Santander, Europe's second-biggest bank after HSBC, has long been considered a potential buyer of A&L, but has been able to secure a knockdown price after a collapse in its target's share price in the past year.

Santander said it was offering one of its shares for every three A&L shares, plus a cash dividend of 18 pence per share. The deal values A&L stock at 317p, compared with a 12-month high of 1,170 pence. A&L shares soared 54 per cent to 338 pence after Santander confirmed the deal, reflecting the prospect that a takeover battle could ensue. Santander held talks with A&L late last year, sources have said, and analysts said it has the financial firepower to do a deal when many rivals are struggling with the credit crunch.

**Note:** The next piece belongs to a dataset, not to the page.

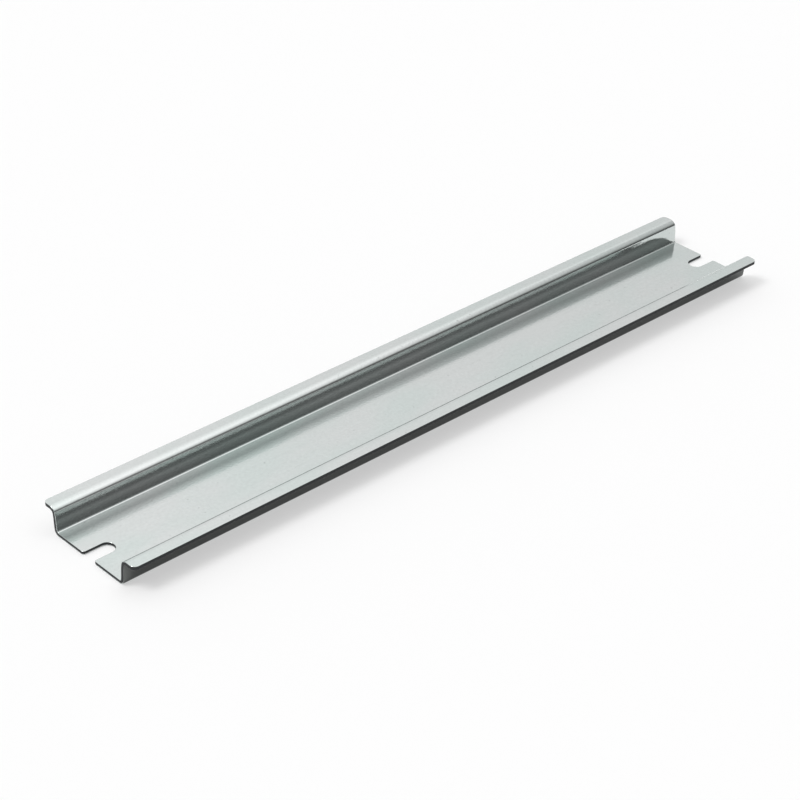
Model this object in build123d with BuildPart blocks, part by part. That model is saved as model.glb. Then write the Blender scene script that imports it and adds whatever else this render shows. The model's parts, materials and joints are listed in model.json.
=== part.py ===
from build123d import *
import os

# Top-hat mounting rail, 35 mm wide and 7.5 mm high, cut to 220 mm.
#
# One strip of zinc-plated steel, cold-rolled to a hat section. The web lies on the panel, two flanks
# rise from it, and two flanges turn outwards for devices to clip on. Each end is die-cut: a screw slot
# opens through the web's end, and the flanges' tips are rounded.
#
# Millimetres, +Z up. The origin is the centre of the web's underside, and +X runs along the rail.

# The hat section
rail_length = 220.0
rail_width = 35.0
rail_height = 7.5
flange_reach = 4.0
sheet_thickness = 1.0
web_bend_radius = 1.7
flange_bend_radius = 1.2

# The screw slot at each end
slot_width = 4.3
slot_depth = 7.3
slot_mouth_radius = 0.6

# The cut edges
tip_radius = 1.4
edge_radius = 0.12
cut_overrun = 2.0

# Half the section, from the edge of one flange to the middle: a flange reaches out from the flank
flange_edge = rail_width / 2
flank_side = flange_edge - flange_reach
channel_side = flank_side - sheet_thickness
flange_underside = rail_height - sheet_thickness
rail_end = rail_length / 2


def distance_from_middle(edge):
    """How far an edge lies from the rail's middle plane, to either side."""
    return abs(edge.center().Y)


def distance_from_centre(edge):
    """How far an edge lies from the middle of the rail's length, towards either end."""
    return abs(edge.center().X)


with BuildPart() as rail:
    # The section is drawn as one half, looking along the rail, and mirrored across its middle.
    with BuildSketch(Plane.YZ.offset(-rail_end)):
        with BuildLine():
            inside = FilletPolyline(
                (0, sheet_thickness),
                (channel_side, sheet_thickness),
                (channel_side, rail_height),
                (flange_edge, rail_height),
                radius=[web_bend_radius, flange_bend_radius + sheet_thickness],
            )
            outside = FilletPolyline(
                (0, 0),
                (flank_side, 0),
                (flank_side, flange_underside),
                (flange_edge, flange_underside),
                radius=[web_bend_radius + sheet_thickness, flange_bend_radius],
            )
            Line(outside @ 0, inside @ 0)
            Line(outside @ 1, inside @ 1)
        make_face()
        mirror(about=Plane.YZ)
    extrude(amount=rail_length)

    # A slot is a round-ended cut that starts beyond the rail's end and stops inside the web.
    with BuildSketch(Plane.XY):
        with Locations((rail_end + cut_overrun, 0), (-rail_end - cut_overrun, 0)):
            SlotOverall(2 * (slot_depth + cut_overrun), slot_width)
    extrude(amount=sheet_thickness, mode=Mode.SUBTRACT)

    # The die rounds both corners of a slot's mouth, which are the upright edges nearest the middle.
    upright_edges = rail.edges().filter_by(Axis.Z).group_by(distance_from_middle)
    fillet(upright_edges[0].group_by(distance_from_centre)[-1], slot_mouth_radius)

    # It rounds the tips of the flanges too, which are the upright edges furthest out.
    upright_edges = rail.edges().filter_by(Axis.Z).group_by(distance_from_middle)
    fillet(upright_edges[-1], tip_radius)

    # The strip's edges are broken all the way round: each fillet starts on a flange's long edge and
    # runs on round the tips, the ends and the slots, because those edges are tangent to each other.
    long_edges = rail.edges().filter_by(Axis.X).group_by(distance_from_middle)
    fillet(long_edges[-1], edge_radius)

rail.part.label = "rail"

os.makedirs("parts", exist_ok=True)
export_step(rail.part, "parts/rail.step")
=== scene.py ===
import json
import math

import bmesh
import bpy
from bpy.props import FloatProperty, FloatVectorProperty, IntProperty, PointerProperty
from mathutils import Matrix, Vector


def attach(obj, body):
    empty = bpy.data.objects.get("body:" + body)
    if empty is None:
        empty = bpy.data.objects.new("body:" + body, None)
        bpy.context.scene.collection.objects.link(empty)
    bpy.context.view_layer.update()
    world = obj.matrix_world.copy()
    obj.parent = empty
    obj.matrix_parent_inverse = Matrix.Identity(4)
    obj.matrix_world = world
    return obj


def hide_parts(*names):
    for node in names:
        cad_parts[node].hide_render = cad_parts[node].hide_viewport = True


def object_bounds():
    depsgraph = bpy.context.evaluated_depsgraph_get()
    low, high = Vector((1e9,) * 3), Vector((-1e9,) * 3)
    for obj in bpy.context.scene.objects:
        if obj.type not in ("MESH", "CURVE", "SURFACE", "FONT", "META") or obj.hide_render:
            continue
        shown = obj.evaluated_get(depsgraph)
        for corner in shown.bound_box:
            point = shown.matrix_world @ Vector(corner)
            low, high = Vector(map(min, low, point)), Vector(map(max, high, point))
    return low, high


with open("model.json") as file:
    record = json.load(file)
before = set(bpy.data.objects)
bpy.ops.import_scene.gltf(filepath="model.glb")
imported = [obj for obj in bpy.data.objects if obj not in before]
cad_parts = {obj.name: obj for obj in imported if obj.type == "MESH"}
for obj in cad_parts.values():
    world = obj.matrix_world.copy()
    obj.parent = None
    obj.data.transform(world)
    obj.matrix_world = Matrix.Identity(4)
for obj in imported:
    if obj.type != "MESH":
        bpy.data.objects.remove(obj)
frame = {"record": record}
cad_low, cad_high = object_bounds()
cad_span = cad_high - cad_low
slot_dims = next(m["dims"] for m in frame["record"]["mounts"] if m["name"] == "screw_slot_right")

bl_info = {
    "name": "Mounting Rail",
    "version": (1, 0, 0),
    "blender": (4, 5, 0),
    "location": "View3D > Sidebar > Rail",
    "description": "Rolls a zinc-plated top-hat mounting rail and sets it in a small studio",
    "category": "Add Mesh",
}

MM = 0.001


class RailSizes(bpy.types.PropertyGroup):
    """The rail's dimensions."""

    length: FloatProperty(
        name="Length", description="Length that the rail is cut to",
        default=cad_span.x, min=0.05, unit="LENGTH", precision=4,
    )
    width: FloatProperty(
        name="Width", description="Width over both flanges",
        default=cad_span.y, min=0.02, unit="LENGTH", precision=4,
    )
    height: FloatProperty(
        name="Height", description="Height from the panel to the top of the flanges",
        default=cad_span.z, min=0.005, unit="LENGTH", precision=4,
    )
    sheet_thickness: FloatProperty(
        name="Sheet", description="Thickness of the strip",
        default=1.0 * MM, min=0.0005, unit="LENGTH", precision=4,
    )
    flange_reach: FloatProperty(
        name="Flange reach", description="How far a flange reaches out from its flank's outer side",
        default=3.95 * MM, min=0.001, unit="LENGTH", precision=4,
    )
    web_bend_radius: FloatProperty(
        name="Web bend", description="Inside radius of the bend between the web and a flank",
        default=0.4 * MM, min=0.0001, unit="LENGTH", precision=4,
    )
    neck_radius: FloatProperty(
        name="Neck", description="Outside radius of the upper bend's lower half",
        default=1.5 * MM, min=0.001, unit="LENGTH", precision=4,
    )
    crest_radius: FloatProperty(
        name="Crest", description="Outside radius of the upper bend's upper half",
        default=2.3 * MM, min=0.001, unit="LENGTH", precision=4,
    )
    foot_lean: FloatProperty(
        name="Foot lean", description="How far a flank leans outwards at its foot",
        default=math.radians(7.4), min=0, max=math.radians(30), subtype="ANGLE",
    )
    waist_lean: FloatProperty(
        name="Waist lean", description="How far a flank leans outwards at half its height",
        default=math.radians(2.2), min=0, max=math.radians(30), subtype="ANGLE",
    )
    head_lean: FloatProperty(
        name="Head lean", description="How far a flank leans outwards at its head",
        default=math.radians(11.2), min=0, max=math.radians(30), subtype="ANGLE",
    )
    flange_droop: FloatProperty(
        name="Flange droop", description="How far a flange slopes down towards its edge",
        default=math.radians(1.6), min=0, max=math.radians(15), subtype="ANGLE",
    )
    slot_radius: FloatProperty(
        name="Slot radius", description="Radius of a screw slot's round inner end",
        default=slot_dims["hole_r_mm"] * MM, min=0.0005, unit="LENGTH", precision=4,
    )
    slot_depth: FloatProperty(
        name="Slot depth", description="How far a screw slot reaches in from the rail's end",
        default=slot_dims["slot_length_mm"] * MM, min=0.001, unit="LENGTH", precision=4,
    )
    slot_mouth_radius: FloatProperty(
        name="Slot mouth", description="Radius of the corners where a slot opens",
        default=0.6 * MM, min=0.0001, unit="LENGTH", precision=4,
    )
    tip_radius: FloatProperty(
        name="Flange tip", description="Radius of the flanges' corners, seen from above",
        default=1.4 * MM, min=0.0001, unit="LENGTH", precision=4,
    )
    edge_break: FloatProperty(
        name="Edge break", description="Rounding of the strip's cut edges",
        default=0.12 * MM, min=0.00002, unit="LENGTH", precision=5,
    )
    bend_segments: IntProperty(
        name="Bend segments", description="Facets across each bend", default=16, min=4, max=64,
    )
    corner_segments: IntProperty(
        name="Corner segments", description="Facets round a slot's end or a corner",
        default=16, min=4, max=64,
    )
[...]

"It would make perfect sense. If we believe all the reports, before they were looking to buy at above six pounds," said Simon Maughan, analyst at MF Global. He said Santander could use a deal to drive through economies of scale to boost profitability at Abbey, which is low relative to its other operations.

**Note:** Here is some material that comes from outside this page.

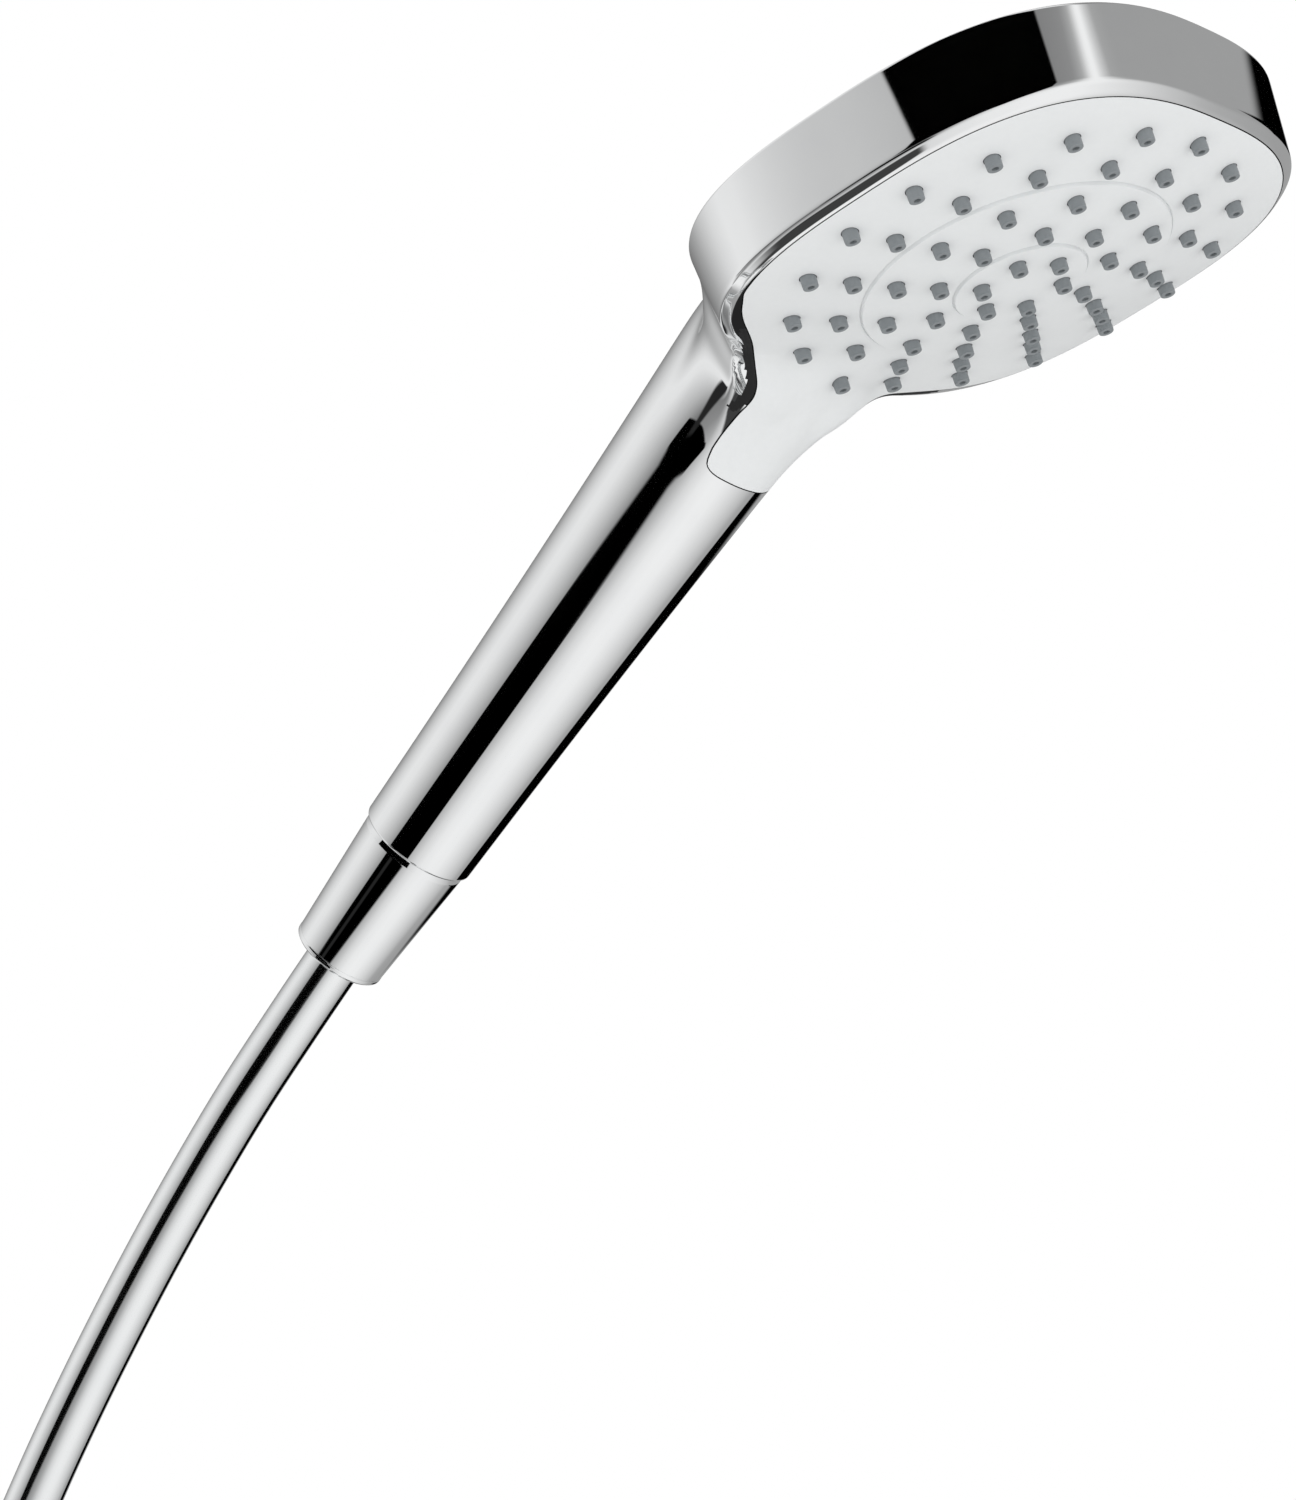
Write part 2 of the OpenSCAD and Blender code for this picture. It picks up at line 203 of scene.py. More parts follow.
def normals_on(p, field=skin_field):
    g = slope(field, p)
    return g / np.linalg.norm(g, axis=-1, keepdims=True)


# ---------------------------------------------------------------- curves

def smooth_line(points, count, power=0.5):
    """A centripetal spline through the points, as count points equally far apart."""
    p = np.asarray(points, float)
    p = np.vstack([2 * p[0] - p[1], p, 2 * p[-1] - p[-2]])
    out = []
    for i in range(1, len(p) - 2):
        a, b, c, d = p[i - 1:i + 3]
        t0 = 0.0
        t1 = t0 + np.linalg.norm(b - a) ** power
        t2 = t1 + np.linalg.norm(c - b) ** power
        t3 = t2 + np.linalg.norm(d - c) ** power
        t = np.linspace(t1, t2, 24, endpoint=False)[:, None]
        a1 = (t1 - t) / (t1 - t0) * a + (t - t0) / (t1 - t0) * b
        a2 = (t2 - t) / (t2 - t1) * b + (t - t1) / (t2 - t1) * c
        a3 = (t3 - t) / (t3 - t2) * c + (t - t2) / (t3 - t2) * d
        b1 = (t2 - t) / (t2 - t0) * a1 + (t - t0) / (t2 - t0) * a2
        b2 = (t3 - t) / (t3 - t1) * a2 + (t - t1) / (t3 - t1) * a3
        out.append((t2 - t) / (t2 - t1) * b1 + (t - t1) / (t2 - t1) * b2)
    out = np.vstack(out + [p[-2:-1]])
    return even(out, count)


def even(line, count):
    d = np.r_[0, np.cumsum(np.linalg.norm(np.diff(line, axis=0), axis=1))]
    s = np.linspace(0, d[-1], count)
    return np.column_stack([np.interp(s, d, line[:, i]) for i in range(line.shape[1])])


def on_grip(z, around):
    a, r = np.radians(around), grip_radius(np.asarray(z, float))
    return np.stack(np.broadcast_arrays(r * np.sin(a), -r * np.cos(a), z), -1)


def seam_half():
    """The seam round the face and its tongue, for x >= 0, in plan (x, u), from the tongue's side to the tip."""
    neck = [(12.45, -70.6), (12.9, -67.5), (13.3, -64.5), (13.8, -61.5), (14.35, -58.6), (15.25, -56.1),
            (16.8, -53.7), (19.2, -51.5), (22.3, -49.0), (25.4, -46.8), (28.6, -44.8), (32.3, -42.8),
            (36.0, -40.8), (39.3, -38.6), (42.1, -36.1)]
    psi = np.linspace(math.atan2(44.3, 33.75), math.pi, 60)
    r = squircle_radius(FACE_HALF, psi, FACE_POWER)
    return smooth_line(neck + list(zip(r * np.sin(psi), -r * np.cos(psi))), 600)


def front_height(x, u):
    """Height n of the skin's front over a point of the face's plan."""
    x, u = np.asarray(x, float), np.asarray(u, float)
    low, high = np.full(x.shape, -16.0), np.full(x.shape, 9.0)
    for _ in range(34):
        mid = (low + high) / 2
        inside = skin_field(from_head(x, u, mid)) < 0
        low, high = np.where(inside, mid, low), np.where(inside, high, mid)
    return (low + high) / 2


# ---------------------------------------------------------------- the casing's grid

def column_shares():
    """Where the columns stand between the seam, the lip, the back edge and the back's middle, as shares."""
    seam_lip = [0, 0.08, 0.17, 0.26, 0.35, 0.44, 0.53, 0.62, 0.7, 0.78, 0.85, 0.91, 0.96]
    edge = [0.0, 0.012, 0.03, 0.065, 0.12]
    lip_back = edge + list(np.linspace(0.2, 0.8, 8)) + [1 - e for e in edge[:0:-1]]
    back_mid = [0.0, 0.006, 0.015, 0.03, 0.055, 0.09] + list(np.linspace(0.14, 1, 18))
    return seam_lip, lip_back, back_mid


def casing_rails():
    """Rows of (seam, lip, back edge, back middle) points, from the handle's end to the tip of the head."""
    rows = []
    heights = list(np.r_[0.75:104:2.6]) + [105.5, 106.6, 107.1]
    around = [32.3] * len(heights)
    heights += [107.25, 107.5, 107.9, 108.5, 109.4, 110.5]
    around += [36.3, 39.6, 42.4, 44.6, 46.0, 47.0]
    for z, a in zip(heights, around):
        rows.append([on_grip(z, a), on_grip(z, 56), on_grip(z, 104), on_grip(z, 180)])
    # the neck
    seam = seam_half()
    turn = NECK_TURN
    psi = np.arctan2(seam[:, 0], -seam[:, 1])
    first = int(np.argmax((psi > turn) & (seam[:, 0] > 20)))
    count = 62
    part = even(seam[:first + 1], count)
    seam_rail = from_head(part[:, 0], part[:, 1], front_height(part[:, 0], part[:, 1]))
    lip_r, back_r = squircle_radius(LIP_HALF, turn, LIP_POWER), squircle_radius(BACK_HALF, turn, BACK_POWER)
    lip_rail = smooth_line([on_grip(111.5, 56), on_grip(118, 58), on_grip(124, 61), on_grip(129.5, 66),
        from_head(20.3, -52.9, -9.7), from_head(23.7, -51.5, -9.2),
        from_head(lip_r * math.sin(turn), -lip_r * math.cos(turn), LIP_N)], count)
    back_rail = smooth_line([on_grip(111.5, 104), on_grip(118, 104), on_grip(125, 104), on_grip(131, 104),
        on_grip(135, 103.5), from_head(20.6, -53.5, BACK_N), from_head(24.0, -52.7, BACK_N),
        from_head(back_r * math.sin(turn), -back_r * math.cos(turn), BACK_N)], count)
    mid_rail = smooth_line([on_grip(111.5, 180), on_grip(122, 180), on_grip(132, 180),
        from_head(0, -52, -38.6), from_head(0, -44, -39.1), from_head(0, -34, -38.8)], count)
    rows += [list(r) for r in zip(seam_rail, lip_rail, back_rail, mid_rail)]
    # round the head
    turns = np.linspace(turn, math.pi, 96)[1:]
    share = np.linspace(0, 1, 96)[1:]
    rest = seam[first:]
    rest_psi = np.arctan2(rest[:, 0], -rest[:, 1])
    for psi, t in zip(turns, share):
        x, u = np.interp(psi, rest_psi, rest[:, 0]), np.interp(psi, rest_psi, rest[:, 1])
        lip_r = squircle_radius(LIP_HALF, psi, LIP_POWER)
        back_r = squircle_radius(BACK_HALF, psi, BACK_POWER)
        sn, cs = math.sin(psi), -math.cos(psi)
        if psi > math.pi - 1e-9:
            x, sn = 0.0, 0.0
        rows.append([from_head(x, u, float(front_height(x, u))), from_head(lip_r * sn, lip_r * cs, LIP_N),
            from_head(back_r * sn, back_r * cs, BACK_N), from_head(0, -34 + 83 * t, -30)])
    return np.array(rows), len(around)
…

"Even with the cost savings they are planning to drive through at Abbey in the next two to three years, their returns will still be materially less than they make in Europe and a fraction of what they make in South America," he said.

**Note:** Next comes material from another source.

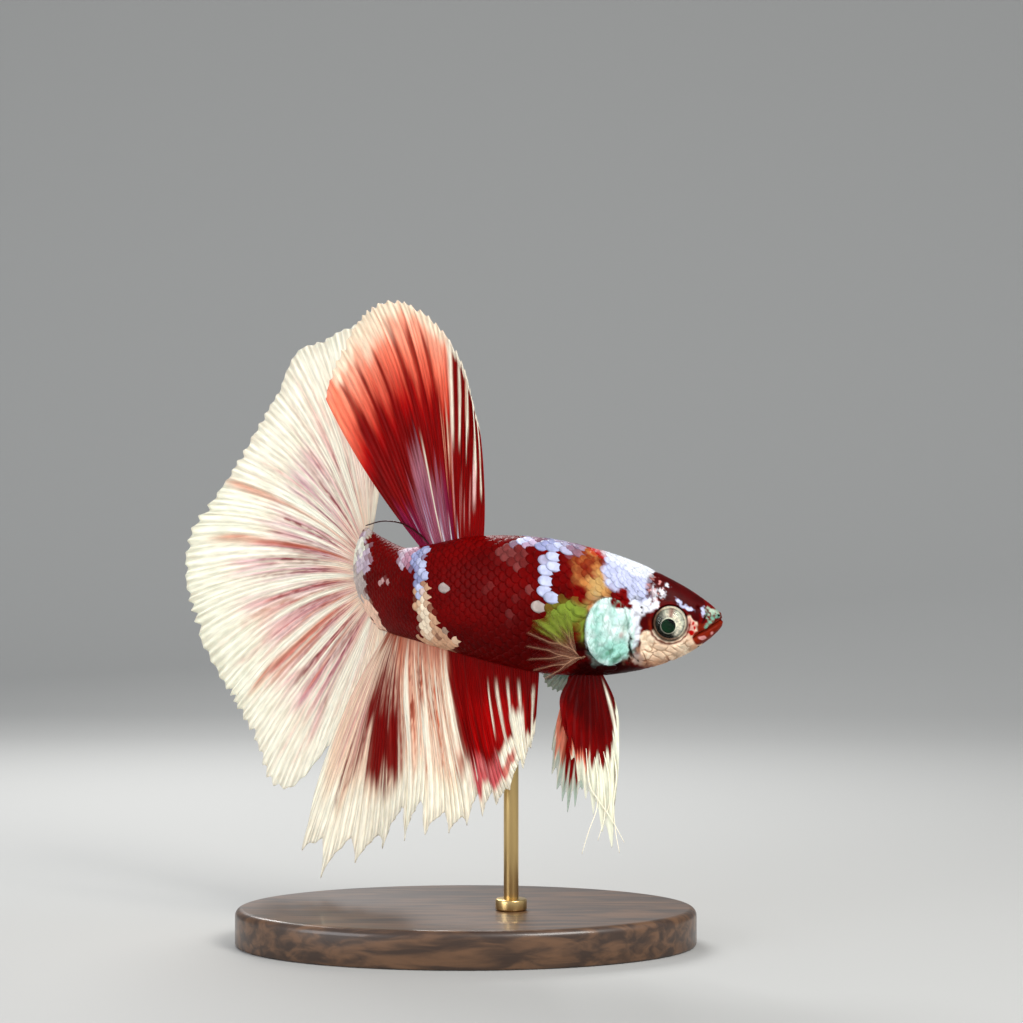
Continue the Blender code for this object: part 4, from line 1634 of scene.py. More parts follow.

"The merger of A&L with Abbey ... will increase the group's critical mass in the British market," Santander said in a statement, adding that the merged group would have 959 offices and over eight per cent of the British savings and personal loan market.

British rival Lloyds TSB and France's Credit Agricole were also seen as possible predators. Both declined to comment on whether they would be interested. Entrepreneur Clive Cowdery could also be interested after his attempt to buy a stake in lender Bradford & Bingley last month was rejected, though Cowdery's strategy appears to be to buy stakes and inject capital rather than full takeovers. He could not be reached for comment.

B&B shares jumped 14 per cent as the move on A&L stoked the prospect of broader consolidation among UK banks after hefty falls in share prices across the sector. A&L shares had slumped over 75 per cent in the past year, hit by falling profits, higher funding costs and low growth prospects.

Its profits fell 30 per cent last year to £399m and are expected to more than halve again this year to £195m, based on a Reuters Estimates average of 15 forecasts.